▶ **Entries**:
..........

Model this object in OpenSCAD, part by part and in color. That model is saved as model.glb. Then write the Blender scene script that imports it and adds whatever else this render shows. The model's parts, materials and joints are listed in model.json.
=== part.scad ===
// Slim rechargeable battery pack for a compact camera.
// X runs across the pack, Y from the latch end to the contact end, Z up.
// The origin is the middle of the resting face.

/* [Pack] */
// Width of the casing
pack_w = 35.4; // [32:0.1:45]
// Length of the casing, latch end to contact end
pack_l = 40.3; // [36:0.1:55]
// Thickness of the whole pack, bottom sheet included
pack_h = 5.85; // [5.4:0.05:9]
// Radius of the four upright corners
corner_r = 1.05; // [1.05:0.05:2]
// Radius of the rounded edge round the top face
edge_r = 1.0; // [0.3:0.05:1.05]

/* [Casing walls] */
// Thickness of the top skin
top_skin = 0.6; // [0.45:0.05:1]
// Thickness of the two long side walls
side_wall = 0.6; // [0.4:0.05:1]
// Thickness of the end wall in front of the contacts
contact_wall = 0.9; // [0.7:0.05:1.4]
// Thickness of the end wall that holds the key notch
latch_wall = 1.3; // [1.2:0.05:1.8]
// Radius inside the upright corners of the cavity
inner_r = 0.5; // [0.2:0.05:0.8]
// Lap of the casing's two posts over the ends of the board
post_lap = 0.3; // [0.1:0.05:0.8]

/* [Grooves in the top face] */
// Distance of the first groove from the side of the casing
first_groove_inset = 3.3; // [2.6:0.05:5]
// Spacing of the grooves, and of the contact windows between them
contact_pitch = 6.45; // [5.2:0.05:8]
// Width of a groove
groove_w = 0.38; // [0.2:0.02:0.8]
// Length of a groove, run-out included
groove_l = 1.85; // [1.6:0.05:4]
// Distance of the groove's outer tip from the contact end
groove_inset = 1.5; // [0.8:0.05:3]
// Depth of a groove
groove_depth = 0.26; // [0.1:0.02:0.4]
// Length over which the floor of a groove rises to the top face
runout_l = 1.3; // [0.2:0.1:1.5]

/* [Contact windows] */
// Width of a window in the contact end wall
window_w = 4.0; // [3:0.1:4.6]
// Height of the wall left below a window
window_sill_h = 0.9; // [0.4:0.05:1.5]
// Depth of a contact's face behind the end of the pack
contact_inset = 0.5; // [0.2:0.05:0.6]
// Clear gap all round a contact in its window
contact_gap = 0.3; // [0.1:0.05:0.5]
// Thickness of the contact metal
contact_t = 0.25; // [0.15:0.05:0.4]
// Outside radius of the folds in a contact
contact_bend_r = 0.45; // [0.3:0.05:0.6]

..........

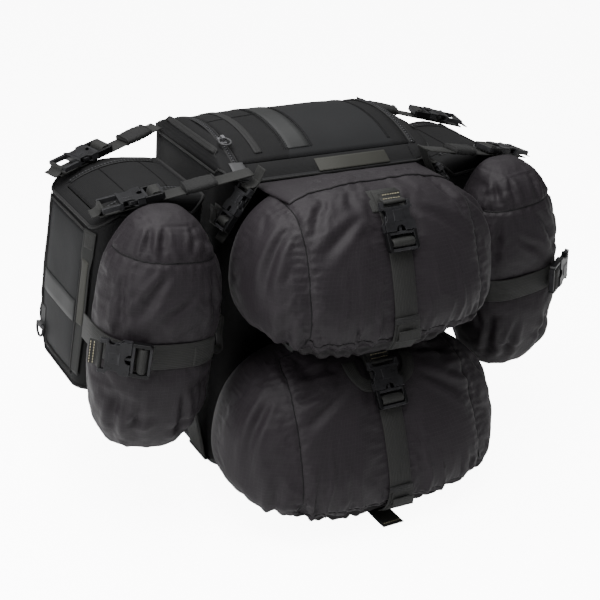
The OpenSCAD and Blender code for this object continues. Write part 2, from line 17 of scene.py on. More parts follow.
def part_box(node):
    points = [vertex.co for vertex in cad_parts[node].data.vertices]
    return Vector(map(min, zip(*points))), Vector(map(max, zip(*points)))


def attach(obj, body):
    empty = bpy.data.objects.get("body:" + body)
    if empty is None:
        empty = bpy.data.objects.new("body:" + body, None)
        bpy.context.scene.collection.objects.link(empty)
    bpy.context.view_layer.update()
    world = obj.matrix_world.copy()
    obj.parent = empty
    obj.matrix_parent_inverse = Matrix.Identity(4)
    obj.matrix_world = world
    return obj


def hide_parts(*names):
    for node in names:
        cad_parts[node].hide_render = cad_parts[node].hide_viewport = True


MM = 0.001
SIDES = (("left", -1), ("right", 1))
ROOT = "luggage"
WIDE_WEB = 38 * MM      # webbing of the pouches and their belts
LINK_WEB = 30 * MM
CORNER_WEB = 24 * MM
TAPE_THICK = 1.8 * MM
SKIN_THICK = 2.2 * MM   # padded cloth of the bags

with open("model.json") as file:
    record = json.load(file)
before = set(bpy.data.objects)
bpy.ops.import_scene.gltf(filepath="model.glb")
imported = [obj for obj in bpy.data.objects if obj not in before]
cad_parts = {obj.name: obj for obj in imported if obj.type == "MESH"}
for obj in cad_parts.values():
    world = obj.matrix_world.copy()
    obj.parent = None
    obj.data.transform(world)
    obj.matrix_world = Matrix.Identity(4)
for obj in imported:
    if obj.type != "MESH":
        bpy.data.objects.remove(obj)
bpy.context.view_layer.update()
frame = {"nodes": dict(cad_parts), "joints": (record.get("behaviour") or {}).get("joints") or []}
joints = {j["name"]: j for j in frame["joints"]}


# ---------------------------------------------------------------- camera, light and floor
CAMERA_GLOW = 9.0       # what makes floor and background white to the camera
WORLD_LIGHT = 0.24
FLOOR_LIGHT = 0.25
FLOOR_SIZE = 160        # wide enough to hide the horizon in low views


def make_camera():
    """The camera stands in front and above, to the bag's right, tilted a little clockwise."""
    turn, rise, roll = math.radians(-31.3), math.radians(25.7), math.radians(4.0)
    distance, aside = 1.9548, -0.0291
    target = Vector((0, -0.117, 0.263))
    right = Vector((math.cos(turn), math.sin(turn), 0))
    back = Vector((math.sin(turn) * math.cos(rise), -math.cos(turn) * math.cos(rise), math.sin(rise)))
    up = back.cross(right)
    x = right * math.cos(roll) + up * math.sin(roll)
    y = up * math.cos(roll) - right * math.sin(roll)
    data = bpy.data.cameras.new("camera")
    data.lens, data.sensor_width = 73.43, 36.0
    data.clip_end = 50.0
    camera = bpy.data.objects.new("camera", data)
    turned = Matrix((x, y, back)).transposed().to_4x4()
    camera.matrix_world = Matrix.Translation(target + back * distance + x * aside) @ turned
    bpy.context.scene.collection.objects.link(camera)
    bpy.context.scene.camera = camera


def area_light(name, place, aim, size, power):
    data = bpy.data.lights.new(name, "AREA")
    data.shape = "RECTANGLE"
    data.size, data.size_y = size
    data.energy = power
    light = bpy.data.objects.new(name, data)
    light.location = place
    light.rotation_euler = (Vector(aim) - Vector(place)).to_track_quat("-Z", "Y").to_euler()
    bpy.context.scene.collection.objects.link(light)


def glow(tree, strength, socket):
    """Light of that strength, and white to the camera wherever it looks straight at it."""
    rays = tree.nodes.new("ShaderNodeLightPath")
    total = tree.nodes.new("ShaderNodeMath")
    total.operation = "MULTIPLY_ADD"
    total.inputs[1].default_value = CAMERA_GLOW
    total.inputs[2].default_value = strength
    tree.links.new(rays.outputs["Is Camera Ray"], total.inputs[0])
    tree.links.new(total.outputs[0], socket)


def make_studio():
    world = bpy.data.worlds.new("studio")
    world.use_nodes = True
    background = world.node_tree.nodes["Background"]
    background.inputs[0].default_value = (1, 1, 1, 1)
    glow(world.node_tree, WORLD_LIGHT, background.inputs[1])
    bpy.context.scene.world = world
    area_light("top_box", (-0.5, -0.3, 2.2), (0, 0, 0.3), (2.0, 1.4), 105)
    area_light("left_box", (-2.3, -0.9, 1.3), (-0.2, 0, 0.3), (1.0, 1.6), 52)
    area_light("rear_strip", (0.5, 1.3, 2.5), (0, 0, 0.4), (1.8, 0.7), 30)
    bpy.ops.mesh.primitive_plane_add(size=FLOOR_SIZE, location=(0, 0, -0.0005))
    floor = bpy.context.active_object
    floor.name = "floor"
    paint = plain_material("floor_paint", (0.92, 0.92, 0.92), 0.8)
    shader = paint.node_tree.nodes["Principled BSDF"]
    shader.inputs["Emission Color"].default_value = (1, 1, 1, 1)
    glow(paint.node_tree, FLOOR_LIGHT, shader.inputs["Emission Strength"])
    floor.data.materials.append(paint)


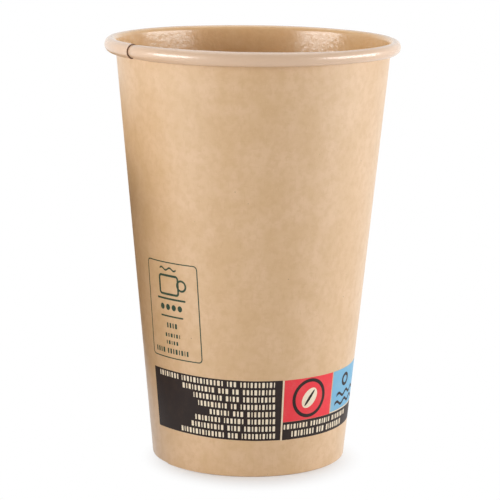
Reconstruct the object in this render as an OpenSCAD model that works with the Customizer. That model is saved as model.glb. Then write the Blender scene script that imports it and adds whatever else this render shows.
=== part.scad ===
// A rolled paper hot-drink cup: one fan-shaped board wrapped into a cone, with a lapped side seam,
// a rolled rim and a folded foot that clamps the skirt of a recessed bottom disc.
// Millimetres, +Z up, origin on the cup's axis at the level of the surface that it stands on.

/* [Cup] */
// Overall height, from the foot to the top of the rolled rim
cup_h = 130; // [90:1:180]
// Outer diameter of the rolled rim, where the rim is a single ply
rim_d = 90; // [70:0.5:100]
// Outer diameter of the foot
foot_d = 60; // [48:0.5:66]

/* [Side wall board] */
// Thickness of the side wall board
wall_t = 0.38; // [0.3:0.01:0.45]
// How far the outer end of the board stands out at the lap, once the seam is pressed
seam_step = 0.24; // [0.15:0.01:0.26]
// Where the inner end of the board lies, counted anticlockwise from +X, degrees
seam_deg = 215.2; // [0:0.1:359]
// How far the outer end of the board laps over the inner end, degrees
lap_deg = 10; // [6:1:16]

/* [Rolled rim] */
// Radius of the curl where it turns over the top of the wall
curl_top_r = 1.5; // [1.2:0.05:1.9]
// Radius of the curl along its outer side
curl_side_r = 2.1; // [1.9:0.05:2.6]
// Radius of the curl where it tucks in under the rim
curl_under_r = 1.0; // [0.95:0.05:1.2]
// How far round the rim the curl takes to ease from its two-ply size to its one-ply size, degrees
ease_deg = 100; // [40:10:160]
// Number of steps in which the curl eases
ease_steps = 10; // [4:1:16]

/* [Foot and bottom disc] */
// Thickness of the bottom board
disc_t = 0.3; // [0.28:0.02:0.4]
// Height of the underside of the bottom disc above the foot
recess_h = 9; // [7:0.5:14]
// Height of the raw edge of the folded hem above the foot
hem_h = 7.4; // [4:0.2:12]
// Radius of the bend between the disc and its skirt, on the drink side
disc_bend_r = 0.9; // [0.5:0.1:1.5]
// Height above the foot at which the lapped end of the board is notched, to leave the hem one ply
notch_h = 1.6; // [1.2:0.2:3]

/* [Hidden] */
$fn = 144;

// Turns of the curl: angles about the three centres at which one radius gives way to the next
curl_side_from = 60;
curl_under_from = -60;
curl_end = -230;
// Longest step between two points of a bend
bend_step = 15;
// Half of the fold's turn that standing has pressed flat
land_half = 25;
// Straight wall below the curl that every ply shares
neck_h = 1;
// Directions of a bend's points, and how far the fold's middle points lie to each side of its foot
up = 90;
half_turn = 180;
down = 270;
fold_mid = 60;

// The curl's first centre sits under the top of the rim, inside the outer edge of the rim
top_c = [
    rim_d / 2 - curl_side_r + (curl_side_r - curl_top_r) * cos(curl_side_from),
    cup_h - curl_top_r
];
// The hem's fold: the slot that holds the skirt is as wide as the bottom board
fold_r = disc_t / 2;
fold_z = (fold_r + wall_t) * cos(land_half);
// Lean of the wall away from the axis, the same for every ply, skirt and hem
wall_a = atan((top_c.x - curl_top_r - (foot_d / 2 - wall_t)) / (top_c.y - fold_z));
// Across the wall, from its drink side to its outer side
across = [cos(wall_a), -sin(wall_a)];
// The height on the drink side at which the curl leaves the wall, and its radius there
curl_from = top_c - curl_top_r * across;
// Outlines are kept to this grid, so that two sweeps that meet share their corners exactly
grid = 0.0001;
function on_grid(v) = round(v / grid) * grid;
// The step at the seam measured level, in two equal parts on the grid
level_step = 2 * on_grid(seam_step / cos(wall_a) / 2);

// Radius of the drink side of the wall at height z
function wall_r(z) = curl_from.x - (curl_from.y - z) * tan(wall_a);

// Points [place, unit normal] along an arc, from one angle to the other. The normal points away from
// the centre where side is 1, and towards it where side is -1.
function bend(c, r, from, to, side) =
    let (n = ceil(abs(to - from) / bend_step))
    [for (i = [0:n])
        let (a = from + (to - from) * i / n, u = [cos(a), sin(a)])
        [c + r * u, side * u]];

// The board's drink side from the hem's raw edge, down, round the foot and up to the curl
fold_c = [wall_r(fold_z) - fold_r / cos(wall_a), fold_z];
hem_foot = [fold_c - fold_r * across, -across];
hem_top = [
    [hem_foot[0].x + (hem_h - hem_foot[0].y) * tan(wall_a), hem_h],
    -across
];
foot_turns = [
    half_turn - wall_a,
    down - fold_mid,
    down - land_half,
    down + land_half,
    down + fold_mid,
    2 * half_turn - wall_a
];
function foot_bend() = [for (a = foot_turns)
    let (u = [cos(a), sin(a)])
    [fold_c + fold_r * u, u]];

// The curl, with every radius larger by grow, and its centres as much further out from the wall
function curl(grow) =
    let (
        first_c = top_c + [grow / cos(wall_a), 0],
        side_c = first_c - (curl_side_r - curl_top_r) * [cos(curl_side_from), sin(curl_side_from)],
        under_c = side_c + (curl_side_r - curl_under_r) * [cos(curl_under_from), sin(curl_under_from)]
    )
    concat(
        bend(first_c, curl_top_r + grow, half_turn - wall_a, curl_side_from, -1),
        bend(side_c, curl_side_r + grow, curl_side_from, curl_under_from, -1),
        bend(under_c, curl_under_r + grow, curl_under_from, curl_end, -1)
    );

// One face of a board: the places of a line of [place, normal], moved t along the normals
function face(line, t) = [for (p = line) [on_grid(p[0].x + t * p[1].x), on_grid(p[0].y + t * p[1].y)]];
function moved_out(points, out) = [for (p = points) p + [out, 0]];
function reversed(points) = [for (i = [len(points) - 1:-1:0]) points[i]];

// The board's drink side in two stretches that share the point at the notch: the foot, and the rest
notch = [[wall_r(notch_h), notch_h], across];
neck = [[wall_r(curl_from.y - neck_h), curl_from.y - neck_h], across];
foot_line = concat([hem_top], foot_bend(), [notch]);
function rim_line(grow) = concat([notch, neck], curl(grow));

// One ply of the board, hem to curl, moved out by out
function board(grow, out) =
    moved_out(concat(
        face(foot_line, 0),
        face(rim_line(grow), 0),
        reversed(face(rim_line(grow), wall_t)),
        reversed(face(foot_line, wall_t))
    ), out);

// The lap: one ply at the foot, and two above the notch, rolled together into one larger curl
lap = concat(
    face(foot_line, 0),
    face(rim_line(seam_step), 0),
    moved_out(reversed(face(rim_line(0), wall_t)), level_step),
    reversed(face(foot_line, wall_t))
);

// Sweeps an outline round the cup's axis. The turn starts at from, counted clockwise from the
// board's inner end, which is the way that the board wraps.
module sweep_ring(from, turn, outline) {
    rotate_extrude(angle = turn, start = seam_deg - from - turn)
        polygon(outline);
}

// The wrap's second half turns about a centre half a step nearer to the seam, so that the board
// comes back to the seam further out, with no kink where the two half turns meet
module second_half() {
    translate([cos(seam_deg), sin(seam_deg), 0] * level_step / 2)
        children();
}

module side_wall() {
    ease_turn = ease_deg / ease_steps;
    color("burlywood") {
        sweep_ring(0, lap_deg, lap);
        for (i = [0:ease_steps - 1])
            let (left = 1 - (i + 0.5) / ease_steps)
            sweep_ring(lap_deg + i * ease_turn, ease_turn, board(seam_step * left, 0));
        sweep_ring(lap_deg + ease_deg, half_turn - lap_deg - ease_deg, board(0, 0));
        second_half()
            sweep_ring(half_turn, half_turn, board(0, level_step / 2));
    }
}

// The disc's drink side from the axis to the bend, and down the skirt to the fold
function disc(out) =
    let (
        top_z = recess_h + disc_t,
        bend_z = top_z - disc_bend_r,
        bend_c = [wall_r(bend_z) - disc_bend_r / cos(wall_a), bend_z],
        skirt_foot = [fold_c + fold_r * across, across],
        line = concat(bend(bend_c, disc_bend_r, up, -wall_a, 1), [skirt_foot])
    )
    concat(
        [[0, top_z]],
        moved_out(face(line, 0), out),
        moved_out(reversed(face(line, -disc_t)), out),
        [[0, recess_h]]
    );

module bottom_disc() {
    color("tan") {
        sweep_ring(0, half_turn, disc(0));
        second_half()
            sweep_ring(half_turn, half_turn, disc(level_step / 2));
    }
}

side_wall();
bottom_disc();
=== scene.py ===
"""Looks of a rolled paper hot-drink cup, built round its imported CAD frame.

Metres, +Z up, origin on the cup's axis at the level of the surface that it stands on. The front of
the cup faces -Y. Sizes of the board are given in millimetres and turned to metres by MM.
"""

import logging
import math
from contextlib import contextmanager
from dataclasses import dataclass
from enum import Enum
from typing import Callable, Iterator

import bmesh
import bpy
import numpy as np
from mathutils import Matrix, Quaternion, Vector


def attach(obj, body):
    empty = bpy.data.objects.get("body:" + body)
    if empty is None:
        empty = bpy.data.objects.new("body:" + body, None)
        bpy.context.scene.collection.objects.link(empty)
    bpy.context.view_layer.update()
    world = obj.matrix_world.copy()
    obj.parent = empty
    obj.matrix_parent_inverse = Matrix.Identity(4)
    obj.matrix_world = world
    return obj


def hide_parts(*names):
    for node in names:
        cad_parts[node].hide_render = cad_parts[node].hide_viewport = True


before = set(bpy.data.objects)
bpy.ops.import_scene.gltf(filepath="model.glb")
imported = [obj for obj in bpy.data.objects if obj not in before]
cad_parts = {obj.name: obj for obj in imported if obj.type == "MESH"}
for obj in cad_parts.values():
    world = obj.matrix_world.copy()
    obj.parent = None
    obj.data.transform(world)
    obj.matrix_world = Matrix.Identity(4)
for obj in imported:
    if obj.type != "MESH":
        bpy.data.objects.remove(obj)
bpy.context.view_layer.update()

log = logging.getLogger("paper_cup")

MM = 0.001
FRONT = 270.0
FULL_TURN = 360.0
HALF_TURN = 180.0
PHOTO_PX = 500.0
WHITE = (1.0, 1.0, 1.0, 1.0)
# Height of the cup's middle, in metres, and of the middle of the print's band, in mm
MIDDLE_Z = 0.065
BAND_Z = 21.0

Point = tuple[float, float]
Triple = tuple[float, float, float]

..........

▶ **Goal**: Copy each line of the listing in which the word "materials" can be found.

▶ **Completed task**:
Model this object in OpenSCAD, part by part and in color. That model is saved as model.glb. Then write the Blender scene script that imports it and adds whatever else this render shows. The model's parts, materials and joints are listed in model.json.
    floor.data.materials.append(paint)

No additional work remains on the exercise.